There are three forces involved. For equilibrium, they must all pass through the same point.

The three forces are the tension, the weight, and the reaction at the point where the rod meets the wall.

Are you okay with the first part now? :smile:
Reply 14
Original post by nwmyname

So you calculate the tension first, then use that to find the vertical component???


Other way around!
Reply 15
Original post by ombtom
Other way around!


My bad! Apologies.

L/2 * 120 = F * L
60 L = F * L
F = 60.

Correct now?

Like you mentioned, consider Tsin30 = F.
(edited 8 years ago)
Reply 16
Original post by nwmyname
My bad!

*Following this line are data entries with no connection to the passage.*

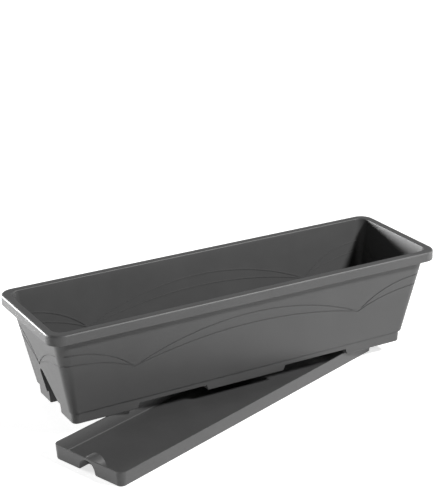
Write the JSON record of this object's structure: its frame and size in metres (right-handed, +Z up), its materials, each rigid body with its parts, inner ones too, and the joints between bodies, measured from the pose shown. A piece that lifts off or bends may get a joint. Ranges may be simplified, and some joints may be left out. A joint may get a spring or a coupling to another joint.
{
  "type": "window box planter with drip tray",
  "caption": "Long tapered window box planter with a broad down-turned rim and fine crescent lines, standing across its shallow drip tray.",
  "frame": {"origin": "on the floor under the middle of the planter box, in the plane of the drip tray's flat underside", "axes": "+X along the planter box, +Y across it to the back, +Z up"},
  "size_m": [0.6029, 0.2943, 0.1655],
  "materials": {
    "box_plastic": "satin moulded",
    "tray_plastic": "satin moulded"
  },
  "bodies": {
    "tray": {"drip_tray": "tray_plastic"},
    "box": {"planter_box": "box_plastic"}
  },
  "joints": [
    {"name": "box_lift", "type": "slide", "parent": "tray", "child": "box", "axis": [0, 0, 1], "range_m": [0, 0.2]}
  ]
}
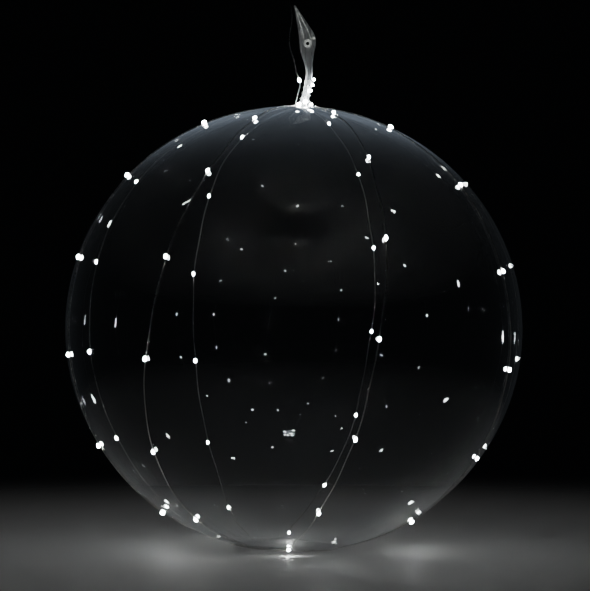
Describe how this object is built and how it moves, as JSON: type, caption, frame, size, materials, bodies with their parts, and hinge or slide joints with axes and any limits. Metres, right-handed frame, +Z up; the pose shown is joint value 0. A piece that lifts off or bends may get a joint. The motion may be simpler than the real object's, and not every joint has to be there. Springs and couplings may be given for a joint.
{
  "type": "clear bubble balloon with string lights",
  "caption": "Clear round bubble balloon with a flat tail, wound end to end with a string of small lights on fine wire, and a lead that ends in a hanging loop.",
  "frame": {"origin": "centre of the flat spot under the film, on the surface that the balloon rests on", "axes": "+Z up from the flat spot to the tail, -Y towards the front, +X to the right, the side that the neck leans to"},
  "size_m": [0.4807, 0.48, 0.6083],
  "materials": {
    "film": "clear thin plastic film, glossy",
    "wire": "fine bright silver wire",
    "lamp": "clear resin drop over a cool white light"
  },
  "bodies": {
    "root": {"balloon": "film", "light_string": "wire", "lead": "wire", "lead_light": "lamp", "lead_loop": "wire"}
  },
  "joints": []
}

Apologies.

L/2 * 120 = F * L
60 L = F * L
F = 60.

Correct now?

Like you mentioned, consider Tsin30 = F.


Perfect. :colone:
Reply 17
Original post by ombtom
perfect. :e


yaaaaaay!
Reply 18
Original post by ombtom
There are three forces involved. For equilibrium, they must all pass through the same point.

The three forces are the tension, the weight, and the reaction at the point where the rod meets the wall.

Are you okay with the first part now? :smile:


That's really got me stuck.
The weight is down, the tension is at the angle, but where does the third one go? I am so stuck it's unbelieveable.
I'm really urging myself not to look at the mark scheme!
Reply 19
Original post by nwmyname
That's really got me stuck.
The weight is down, the tension is at the angle, but where does the third one go? I am so stuck it's unbelieveable.
I'm really urging myself not to look at the mark scheme!


Extend the arrow for weight until it passes through the arrow for tension.

You know that the reaction force must pass through the point where the rod meets the wall.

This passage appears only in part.